Regarding the contract claim, the Appellate Court determined that a student handbook lacks the elements necessary for the formation of a contract. Rather, it found that the district’s handbooks failed to convey any specific promises.  Importantly, the handbooks did not promise students and parents that attendance at the school would guarantee the complete absence of bullying conduct, nor that every student engaging in such conduct would be disciplined in a particular manner.

Additionally, the Appellate Court found that the district’s anti-bullying policy “is discretionary in nature and does not mandate a specific response to every set of circumstances.” The Appellate Court’s decision is aligned to others that have dismissed bullying claims against school districts when school administrators also exercised their discretion.  See Hascall v. Williams, 2013 IL App (4th) 12113; Malinski v. Grayslake Community High School District 127, 2014 IL App (2d) 130685, ¶ 8.  Relying upon these earlier decisions, the Appellate Court determined that anti-bullying policies may afford a school district with the discretion to determine whether bullying has occurred, what consequences will result, and any appropriate remedial actions.

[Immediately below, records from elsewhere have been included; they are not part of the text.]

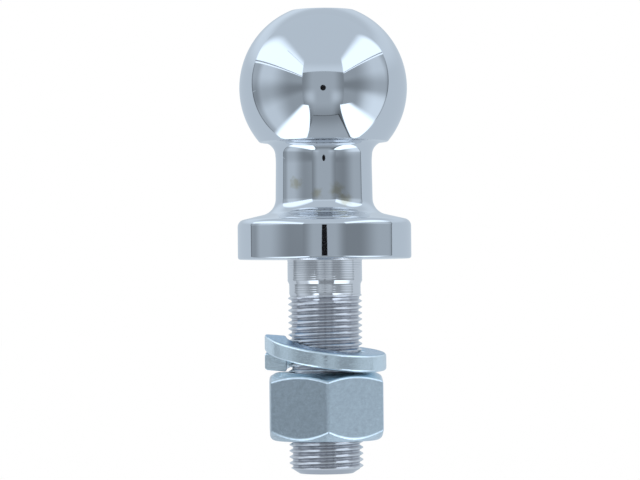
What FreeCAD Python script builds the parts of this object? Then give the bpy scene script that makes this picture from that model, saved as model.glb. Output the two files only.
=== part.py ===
import FreeCAD, Part

import math
import os

import Sketcher

# Ball mount of a trailer hitch: a one-piece ball stud, a split spring washer and a hexagon nut.
# Millimetres. +Z runs up the stud's axis, -Y faces the viewer, and +X is to the viewer's right.
# The origin is on the axis, in the plane of the flange's seating face, which lies on the drawbar.

SIZES = {
    # Ball and neck
    "ball_diameter": 50.0,
    "ball_centre_height": 51.0,
    "ball_flat_diameter": 19.0,
    "ball_skirt_ledge": 0.73,
    "ball_skirt_rounding": 0.5,
    "neck_diameter": 28.8,
    "neck_top_fillet": 4.0,
    "neck_foot_fillet": 4.9,
    # Flange
    "flange_diameter": 51.7,
    "flange_rim_height": 11.45,
    "flange_slope": 13.0,
    "flange_top_rounding": 2.2,
    "flange_bottom_rounding": 0.7,
    # Shank
    "shank_length": 63.7,
    "shoulder_diameter": 22.225,
    "shoulder_length": 6.4,
    "shoulder_fillet": 0.5,
    "relief_diameter": 21.3,
    "relief_taper_length": 1.05,
    "relief_end_depth": 10.15,
    "end_chamfer_width": 3.0,
    "end_chamfer_height": 1.9,
    # Screw thread, as measured on the stud, and the slack that the nut's thread has around it
    "thread_diameter": 22.0,
    "thread_pitch": 1.8143,
    "thread_depth": 1.05,
    "thread_crest_width": 0.23,
    "thread_flank_angle": 30.0,
    "thread_slack": 0.16,
    "thread_lift": 0.35,
    "cutter_overrun": 0.1,
    # Spring washer, as it lies relaxed on the nut
    "washer_outer_diameter": 36.2,
    "washer_bore_diameter": 23.1,
    "washer_thickness": 5.0,
    "washer_pitch": 6.0,
    "washer_split_angle": 3.0,
    "washer_edge_rounding": 0.8,
    "washer_side_lean": 1.6,
    "washer_front_lean": 2.4,
    "washer_seat_gap": 0.05,
    # Nut
    "nut_top_depth": 33.6,
    "nut_height": 20.3,
    "nut_across_flats": 33.34,
    "nut_twist": 2.0,
    "nut_corner_rounding": 0.6,
    "nut_face_diameter": 31.2,
    "nut_chamfer_angle": 39.0,
    "nut_countersink": 1.3,
}

UP = FreeCAD.Vector(0, 0, 1)
FULL_TURN = 360.0
CORNERS_OF_A_HEXAGON = 6
PAST_THE_SOLID = 1.0
PARTS_FOLDER = "parts"

model = FreeCAD.newDocument("hitch_ball")


def fill_sheet():
    """Write every driving size to the sheet, one row each, under its own alias."""
    sheet = model.addObject("Spreadsheet::Sheet", "Sizes")
    for row, (alias, size) in enumerate(SIZES.items(), start=1):
        sheet.set(f"A{row}", alias)
        sheet.set(f"B{row}", str(size))
        sheet.setAlias(f"B{row}", alias)
    model.recompute()
    return sheet


sizes = fill_sheet()


def amount(expression):
    """The number that an expression on the sheet's aliases comes to."""
    answer = sizes.evalExpression(expression)
    return float(getattr(answer, "Value", answer))


def bind(thing, settings):
    """Tie properties of a feature to expressions on the sheet's aliases."""
    for name, expression in settings.items():
        thing.setExpression(name, expression)


def plane_sketch(body, name, role, lift=None, turn=None):
    """A sketch on one of the body's own origin planes, lifted off it and turned in it on request."""
    sketch = body.newObject("Sketcher::SketchObject", name)
    plane = next(feature for feature in body.Origin.OriginFeatures if feature.Role == role)
    sketch.AttachmentSupport = (plane, [""])
    sketch.MapMode = "FlatFace"
    if lift is not None:
        sketch.setExpression("AttachmentOffset.Base.z", lift)
    if turn is not None:
        sketch.AttachmentOffset = FreeCAD.Placement(FreeCAD.Vector(), FreeCAD.Rotation(UP, 1.0))
        sketch.setExpression("AttachmentOffset.Rotation.Angle", turn)
    return sketch


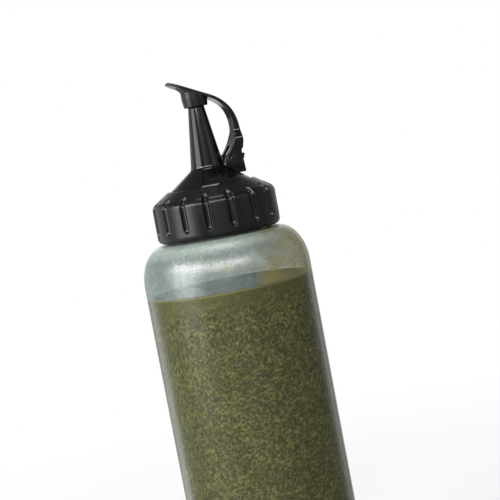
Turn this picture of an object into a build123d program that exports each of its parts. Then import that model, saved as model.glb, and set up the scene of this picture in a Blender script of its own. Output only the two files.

Even though plaintiffs constructed a variety of theories upon which the school district could have been liable and all these arguments failed, it is not enough to simply maintain a policy and not follow it. Although the Appellate Court immunized the school district from liability in this case, this decision still serves to remind school administrators that district policies must reflect state law and, more importantly, that administrators must implement and follow those policies to avoid liability.   In cases involving bullying, a failure to do so may expose school officials to significant liability.